** Task directions **
In the entries below, which lines run from the one containing "Continue the Blender" to the one containing "return floor"? Copy exactly those lines, ends included, and no others.

====================

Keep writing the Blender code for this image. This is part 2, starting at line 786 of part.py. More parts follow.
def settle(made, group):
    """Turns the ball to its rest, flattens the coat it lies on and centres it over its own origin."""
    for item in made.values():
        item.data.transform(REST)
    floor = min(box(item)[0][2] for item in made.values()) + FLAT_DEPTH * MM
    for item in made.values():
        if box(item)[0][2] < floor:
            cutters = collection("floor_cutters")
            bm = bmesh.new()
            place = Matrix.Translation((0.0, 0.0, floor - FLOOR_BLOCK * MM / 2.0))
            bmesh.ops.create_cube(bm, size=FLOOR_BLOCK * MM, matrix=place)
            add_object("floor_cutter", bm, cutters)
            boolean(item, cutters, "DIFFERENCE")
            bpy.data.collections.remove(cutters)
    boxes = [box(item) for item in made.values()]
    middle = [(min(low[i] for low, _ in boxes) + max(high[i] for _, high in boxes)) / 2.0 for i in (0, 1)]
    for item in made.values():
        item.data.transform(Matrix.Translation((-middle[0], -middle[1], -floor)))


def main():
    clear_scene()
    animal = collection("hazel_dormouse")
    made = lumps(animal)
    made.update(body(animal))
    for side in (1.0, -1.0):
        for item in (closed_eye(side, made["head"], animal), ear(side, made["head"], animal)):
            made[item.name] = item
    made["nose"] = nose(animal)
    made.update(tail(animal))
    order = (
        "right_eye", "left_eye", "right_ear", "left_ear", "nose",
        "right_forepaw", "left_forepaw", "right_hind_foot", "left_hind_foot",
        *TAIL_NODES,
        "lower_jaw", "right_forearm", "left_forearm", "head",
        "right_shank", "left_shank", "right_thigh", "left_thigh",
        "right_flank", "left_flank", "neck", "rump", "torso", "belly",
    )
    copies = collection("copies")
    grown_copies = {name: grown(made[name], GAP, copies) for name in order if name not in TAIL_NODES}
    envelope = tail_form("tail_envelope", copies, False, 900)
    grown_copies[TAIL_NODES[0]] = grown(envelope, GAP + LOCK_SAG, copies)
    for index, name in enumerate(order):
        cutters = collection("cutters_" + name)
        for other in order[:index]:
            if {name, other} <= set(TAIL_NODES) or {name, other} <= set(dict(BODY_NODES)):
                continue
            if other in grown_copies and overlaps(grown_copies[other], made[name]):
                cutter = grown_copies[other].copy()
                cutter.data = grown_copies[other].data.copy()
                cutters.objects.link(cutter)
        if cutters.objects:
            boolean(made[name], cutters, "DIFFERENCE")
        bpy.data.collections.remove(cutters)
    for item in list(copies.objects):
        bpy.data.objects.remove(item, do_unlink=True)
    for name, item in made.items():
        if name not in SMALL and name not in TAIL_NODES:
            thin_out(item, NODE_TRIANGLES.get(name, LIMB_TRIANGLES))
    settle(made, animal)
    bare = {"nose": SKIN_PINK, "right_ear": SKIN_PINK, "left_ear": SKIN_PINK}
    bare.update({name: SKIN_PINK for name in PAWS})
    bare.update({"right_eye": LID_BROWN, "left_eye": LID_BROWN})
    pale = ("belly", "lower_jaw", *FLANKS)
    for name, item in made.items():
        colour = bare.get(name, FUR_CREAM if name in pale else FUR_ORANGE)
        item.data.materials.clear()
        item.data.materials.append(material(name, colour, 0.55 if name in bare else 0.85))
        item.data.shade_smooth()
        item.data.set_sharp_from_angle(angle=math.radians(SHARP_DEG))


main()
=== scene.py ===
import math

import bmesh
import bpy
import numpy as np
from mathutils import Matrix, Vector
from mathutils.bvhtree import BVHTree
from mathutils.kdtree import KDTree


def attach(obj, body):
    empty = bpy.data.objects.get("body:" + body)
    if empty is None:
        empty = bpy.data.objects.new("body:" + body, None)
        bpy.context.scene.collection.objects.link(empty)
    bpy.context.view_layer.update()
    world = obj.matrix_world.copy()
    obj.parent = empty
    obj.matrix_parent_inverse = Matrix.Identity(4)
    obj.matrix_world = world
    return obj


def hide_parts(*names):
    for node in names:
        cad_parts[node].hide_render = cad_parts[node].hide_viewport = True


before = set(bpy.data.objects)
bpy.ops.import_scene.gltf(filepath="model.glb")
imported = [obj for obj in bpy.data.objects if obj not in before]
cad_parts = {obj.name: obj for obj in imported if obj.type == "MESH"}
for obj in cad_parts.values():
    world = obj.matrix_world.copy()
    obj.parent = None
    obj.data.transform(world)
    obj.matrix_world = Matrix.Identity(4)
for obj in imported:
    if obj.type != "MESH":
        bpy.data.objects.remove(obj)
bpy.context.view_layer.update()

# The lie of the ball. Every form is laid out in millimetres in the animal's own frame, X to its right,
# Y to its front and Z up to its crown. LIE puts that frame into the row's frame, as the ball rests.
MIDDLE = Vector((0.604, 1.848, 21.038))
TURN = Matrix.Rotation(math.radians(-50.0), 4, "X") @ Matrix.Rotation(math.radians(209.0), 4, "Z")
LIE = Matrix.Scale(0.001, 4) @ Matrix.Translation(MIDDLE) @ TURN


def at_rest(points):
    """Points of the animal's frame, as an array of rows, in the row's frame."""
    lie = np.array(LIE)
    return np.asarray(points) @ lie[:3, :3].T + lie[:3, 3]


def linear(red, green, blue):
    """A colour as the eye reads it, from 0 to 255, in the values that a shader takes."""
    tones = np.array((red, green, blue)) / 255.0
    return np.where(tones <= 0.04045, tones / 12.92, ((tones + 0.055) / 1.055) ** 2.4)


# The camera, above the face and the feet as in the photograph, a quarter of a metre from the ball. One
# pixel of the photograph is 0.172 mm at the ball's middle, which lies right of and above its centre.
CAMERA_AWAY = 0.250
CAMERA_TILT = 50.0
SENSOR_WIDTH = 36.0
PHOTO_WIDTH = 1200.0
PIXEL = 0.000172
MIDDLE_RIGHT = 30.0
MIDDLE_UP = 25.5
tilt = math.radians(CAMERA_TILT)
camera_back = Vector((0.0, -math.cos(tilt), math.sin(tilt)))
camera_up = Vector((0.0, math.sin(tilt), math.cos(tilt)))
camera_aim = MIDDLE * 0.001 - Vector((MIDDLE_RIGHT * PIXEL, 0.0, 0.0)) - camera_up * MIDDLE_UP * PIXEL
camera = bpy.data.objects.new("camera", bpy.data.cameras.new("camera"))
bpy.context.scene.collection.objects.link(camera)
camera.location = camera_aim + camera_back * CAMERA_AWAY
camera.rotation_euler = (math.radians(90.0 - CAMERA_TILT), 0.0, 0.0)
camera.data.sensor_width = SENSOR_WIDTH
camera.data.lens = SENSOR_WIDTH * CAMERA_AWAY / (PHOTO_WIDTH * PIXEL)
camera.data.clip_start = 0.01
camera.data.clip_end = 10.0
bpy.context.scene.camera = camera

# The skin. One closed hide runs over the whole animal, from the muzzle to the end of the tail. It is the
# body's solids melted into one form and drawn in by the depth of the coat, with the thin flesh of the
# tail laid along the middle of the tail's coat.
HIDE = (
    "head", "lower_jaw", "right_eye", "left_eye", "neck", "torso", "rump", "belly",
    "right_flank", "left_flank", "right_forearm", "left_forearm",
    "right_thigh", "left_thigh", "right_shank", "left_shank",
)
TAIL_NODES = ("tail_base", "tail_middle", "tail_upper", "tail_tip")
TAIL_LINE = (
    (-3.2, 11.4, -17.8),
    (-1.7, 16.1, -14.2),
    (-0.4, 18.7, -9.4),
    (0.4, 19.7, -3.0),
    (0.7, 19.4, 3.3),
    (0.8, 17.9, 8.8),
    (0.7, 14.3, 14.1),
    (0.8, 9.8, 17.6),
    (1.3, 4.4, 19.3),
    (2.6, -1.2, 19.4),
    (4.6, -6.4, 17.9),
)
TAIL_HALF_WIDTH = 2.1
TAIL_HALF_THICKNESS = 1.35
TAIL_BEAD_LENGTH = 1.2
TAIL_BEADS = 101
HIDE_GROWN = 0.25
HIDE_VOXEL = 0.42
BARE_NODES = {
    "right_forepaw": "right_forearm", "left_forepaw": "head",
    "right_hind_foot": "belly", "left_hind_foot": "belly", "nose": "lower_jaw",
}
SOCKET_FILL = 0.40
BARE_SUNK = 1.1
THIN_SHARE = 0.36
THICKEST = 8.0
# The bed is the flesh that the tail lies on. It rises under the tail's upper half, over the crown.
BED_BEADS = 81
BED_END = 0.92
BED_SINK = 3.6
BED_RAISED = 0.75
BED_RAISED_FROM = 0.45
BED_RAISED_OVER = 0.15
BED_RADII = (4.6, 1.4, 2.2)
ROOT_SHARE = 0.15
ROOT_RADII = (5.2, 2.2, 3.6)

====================

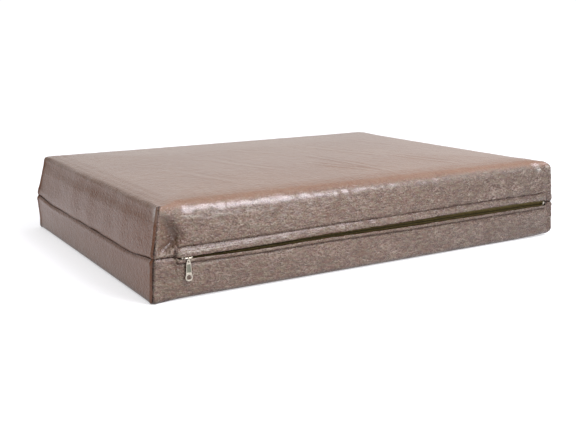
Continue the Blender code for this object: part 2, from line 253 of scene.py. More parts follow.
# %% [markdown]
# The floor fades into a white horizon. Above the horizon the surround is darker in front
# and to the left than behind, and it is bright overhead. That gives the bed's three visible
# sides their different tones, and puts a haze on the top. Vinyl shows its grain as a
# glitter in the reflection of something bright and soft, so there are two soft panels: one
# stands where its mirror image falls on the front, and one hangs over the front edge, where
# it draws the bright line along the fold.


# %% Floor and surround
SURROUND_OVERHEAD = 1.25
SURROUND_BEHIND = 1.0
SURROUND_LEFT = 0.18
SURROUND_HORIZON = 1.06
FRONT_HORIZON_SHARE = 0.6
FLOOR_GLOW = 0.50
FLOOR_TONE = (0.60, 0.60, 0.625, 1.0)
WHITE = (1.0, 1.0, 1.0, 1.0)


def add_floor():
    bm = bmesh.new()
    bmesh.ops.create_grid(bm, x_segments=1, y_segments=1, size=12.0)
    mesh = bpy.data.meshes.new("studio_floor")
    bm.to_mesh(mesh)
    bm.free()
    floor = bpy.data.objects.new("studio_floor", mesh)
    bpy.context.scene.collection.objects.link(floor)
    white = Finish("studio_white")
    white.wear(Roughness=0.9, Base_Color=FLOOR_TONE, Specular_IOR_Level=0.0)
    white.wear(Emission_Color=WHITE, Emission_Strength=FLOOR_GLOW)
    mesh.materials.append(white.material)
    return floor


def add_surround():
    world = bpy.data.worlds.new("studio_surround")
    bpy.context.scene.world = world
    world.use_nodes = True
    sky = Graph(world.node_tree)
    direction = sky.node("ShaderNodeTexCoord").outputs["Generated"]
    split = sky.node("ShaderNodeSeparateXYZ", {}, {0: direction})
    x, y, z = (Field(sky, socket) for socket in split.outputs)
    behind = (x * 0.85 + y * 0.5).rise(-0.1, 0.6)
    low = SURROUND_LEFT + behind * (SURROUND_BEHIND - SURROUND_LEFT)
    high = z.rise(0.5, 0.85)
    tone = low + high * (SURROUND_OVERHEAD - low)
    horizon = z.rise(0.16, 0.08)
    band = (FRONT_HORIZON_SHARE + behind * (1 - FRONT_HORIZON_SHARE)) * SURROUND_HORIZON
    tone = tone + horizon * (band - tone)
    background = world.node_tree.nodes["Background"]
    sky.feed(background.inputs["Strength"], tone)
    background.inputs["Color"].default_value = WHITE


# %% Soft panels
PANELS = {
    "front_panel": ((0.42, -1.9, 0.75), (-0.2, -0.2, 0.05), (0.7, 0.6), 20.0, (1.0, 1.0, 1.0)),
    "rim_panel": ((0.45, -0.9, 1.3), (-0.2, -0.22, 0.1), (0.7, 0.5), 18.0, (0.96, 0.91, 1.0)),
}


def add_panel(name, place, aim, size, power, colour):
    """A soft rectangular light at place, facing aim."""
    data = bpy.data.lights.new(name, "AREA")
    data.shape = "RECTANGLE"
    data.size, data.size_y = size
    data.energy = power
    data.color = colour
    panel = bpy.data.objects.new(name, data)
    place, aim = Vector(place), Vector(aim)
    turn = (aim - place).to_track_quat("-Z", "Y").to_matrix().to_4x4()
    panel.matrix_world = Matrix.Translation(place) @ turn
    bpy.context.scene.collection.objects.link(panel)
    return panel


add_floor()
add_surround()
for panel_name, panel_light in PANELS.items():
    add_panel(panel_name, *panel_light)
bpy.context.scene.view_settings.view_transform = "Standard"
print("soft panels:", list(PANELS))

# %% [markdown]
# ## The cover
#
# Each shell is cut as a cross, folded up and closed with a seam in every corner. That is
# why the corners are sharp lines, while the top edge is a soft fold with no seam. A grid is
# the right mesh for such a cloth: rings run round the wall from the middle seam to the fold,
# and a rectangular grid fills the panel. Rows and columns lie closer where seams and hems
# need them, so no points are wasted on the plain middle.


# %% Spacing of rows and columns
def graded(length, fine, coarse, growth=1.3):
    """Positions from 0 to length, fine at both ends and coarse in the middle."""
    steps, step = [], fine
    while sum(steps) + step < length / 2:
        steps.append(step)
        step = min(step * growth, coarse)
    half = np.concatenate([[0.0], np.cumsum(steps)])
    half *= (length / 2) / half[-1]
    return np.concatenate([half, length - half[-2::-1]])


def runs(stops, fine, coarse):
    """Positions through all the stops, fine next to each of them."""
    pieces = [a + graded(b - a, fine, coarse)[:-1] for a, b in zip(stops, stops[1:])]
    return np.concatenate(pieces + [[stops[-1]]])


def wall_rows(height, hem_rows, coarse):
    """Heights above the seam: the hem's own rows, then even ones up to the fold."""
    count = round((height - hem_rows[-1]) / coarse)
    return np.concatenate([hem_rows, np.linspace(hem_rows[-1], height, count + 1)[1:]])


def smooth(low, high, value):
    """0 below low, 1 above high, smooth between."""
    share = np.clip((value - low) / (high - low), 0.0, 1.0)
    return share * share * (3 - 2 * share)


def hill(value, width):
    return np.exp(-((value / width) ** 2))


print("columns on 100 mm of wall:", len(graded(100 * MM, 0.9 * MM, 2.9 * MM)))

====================

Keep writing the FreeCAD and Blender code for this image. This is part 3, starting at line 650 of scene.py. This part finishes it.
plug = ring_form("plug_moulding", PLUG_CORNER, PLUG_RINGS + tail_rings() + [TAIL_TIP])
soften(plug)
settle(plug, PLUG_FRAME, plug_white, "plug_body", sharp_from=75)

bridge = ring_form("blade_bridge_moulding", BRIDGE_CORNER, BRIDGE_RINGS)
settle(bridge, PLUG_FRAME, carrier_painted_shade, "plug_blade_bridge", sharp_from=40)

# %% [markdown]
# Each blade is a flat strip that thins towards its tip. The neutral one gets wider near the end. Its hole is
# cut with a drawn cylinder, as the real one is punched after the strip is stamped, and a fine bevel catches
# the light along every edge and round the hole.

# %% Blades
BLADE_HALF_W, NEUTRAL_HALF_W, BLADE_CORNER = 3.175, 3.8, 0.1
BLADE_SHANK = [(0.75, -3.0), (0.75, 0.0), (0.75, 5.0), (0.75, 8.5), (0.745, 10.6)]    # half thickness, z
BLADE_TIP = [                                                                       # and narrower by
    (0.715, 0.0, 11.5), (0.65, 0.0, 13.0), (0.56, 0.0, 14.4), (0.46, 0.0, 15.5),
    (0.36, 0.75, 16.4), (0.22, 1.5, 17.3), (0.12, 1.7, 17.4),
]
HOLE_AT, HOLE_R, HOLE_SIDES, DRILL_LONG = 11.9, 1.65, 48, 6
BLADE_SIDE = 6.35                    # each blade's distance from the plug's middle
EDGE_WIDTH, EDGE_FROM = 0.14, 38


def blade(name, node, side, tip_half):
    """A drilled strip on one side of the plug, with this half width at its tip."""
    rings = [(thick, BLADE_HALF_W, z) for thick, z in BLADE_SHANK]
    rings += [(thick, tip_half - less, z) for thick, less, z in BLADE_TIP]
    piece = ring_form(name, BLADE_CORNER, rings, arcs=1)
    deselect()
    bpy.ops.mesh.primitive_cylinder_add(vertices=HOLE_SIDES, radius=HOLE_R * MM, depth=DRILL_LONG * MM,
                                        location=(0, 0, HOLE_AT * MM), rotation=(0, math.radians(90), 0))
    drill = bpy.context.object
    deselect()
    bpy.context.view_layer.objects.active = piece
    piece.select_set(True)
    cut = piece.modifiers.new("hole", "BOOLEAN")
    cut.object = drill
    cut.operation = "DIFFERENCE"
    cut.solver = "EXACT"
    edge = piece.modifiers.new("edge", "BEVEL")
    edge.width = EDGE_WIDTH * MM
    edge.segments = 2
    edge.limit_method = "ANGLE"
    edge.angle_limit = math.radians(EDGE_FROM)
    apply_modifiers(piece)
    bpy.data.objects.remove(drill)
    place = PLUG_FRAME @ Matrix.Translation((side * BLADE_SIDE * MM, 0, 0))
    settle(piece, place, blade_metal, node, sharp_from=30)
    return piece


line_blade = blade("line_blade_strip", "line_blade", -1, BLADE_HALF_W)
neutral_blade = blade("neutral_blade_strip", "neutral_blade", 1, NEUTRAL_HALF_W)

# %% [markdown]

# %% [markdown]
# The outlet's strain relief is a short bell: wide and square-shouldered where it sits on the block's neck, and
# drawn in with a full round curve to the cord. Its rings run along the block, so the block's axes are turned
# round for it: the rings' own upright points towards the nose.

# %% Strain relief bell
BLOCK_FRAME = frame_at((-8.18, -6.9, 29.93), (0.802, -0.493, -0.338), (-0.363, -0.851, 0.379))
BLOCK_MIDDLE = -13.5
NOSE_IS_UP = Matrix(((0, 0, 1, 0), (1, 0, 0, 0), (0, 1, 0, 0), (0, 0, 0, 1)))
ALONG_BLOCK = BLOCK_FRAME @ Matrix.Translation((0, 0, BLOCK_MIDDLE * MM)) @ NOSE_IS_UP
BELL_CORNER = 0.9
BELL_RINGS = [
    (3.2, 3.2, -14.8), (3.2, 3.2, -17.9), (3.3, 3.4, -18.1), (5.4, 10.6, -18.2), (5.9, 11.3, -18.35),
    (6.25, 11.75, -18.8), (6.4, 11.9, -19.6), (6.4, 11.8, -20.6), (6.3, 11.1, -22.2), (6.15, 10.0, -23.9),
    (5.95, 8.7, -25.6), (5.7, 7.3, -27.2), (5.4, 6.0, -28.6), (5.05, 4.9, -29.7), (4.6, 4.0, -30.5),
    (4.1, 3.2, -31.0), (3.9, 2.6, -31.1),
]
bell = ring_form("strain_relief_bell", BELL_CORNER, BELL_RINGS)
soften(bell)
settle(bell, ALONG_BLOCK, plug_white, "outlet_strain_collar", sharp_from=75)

====================

** Correct result **
Continue the Blender code for this object: part 2, from line 253 of scene.py. More parts follow.
# %% [markdown]
# The floor fades into a white horizon. Above the horizon the surround is darker in front
# and to the left than behind, and it is bright overhead. That gives the bed's three visible
# sides their different tones, and puts a haze on the top. Vinyl shows its grain as a
# glitter in the reflection of something bright and soft, so there are two soft panels: one
# stands where its mirror image falls on the front, and one hangs over the front edge, where
# it draws the bright line along the fold.


# %% Floor and surround
SURROUND_OVERHEAD = 1.25
SURROUND_BEHIND = 1.0
SURROUND_LEFT = 0.18
SURROUND_HORIZON = 1.06
FRONT_HORIZON_SHARE = 0.6
FLOOR_GLOW = 0.50
FLOOR_TONE = (0.60, 0.60, 0.625, 1.0)
WHITE = (1.0, 1.0, 1.0, 1.0)


def add_floor():
    bm = bmesh.new()
    bmesh.ops.create_grid(bm, x_segments=1, y_segments=1, size=12.0)
    mesh = bpy.data.meshes.new("studio_floor")
    bm.to_mesh(mesh)
    bm.free()
    floor = bpy.data.objects.new("studio_floor", mesh)
    bpy.context.scene.collection.objects.link(floor)
    white = Finish("studio_white")
    white.wear(Roughness=0.9, Base_Color=FLOOR_TONE, Specular_IOR_Level=0.0)
    white.wear(Emission_Color=WHITE, Emission_Strength=FLOOR_GLOW)
    mesh.materials.append(white.material)
    return floor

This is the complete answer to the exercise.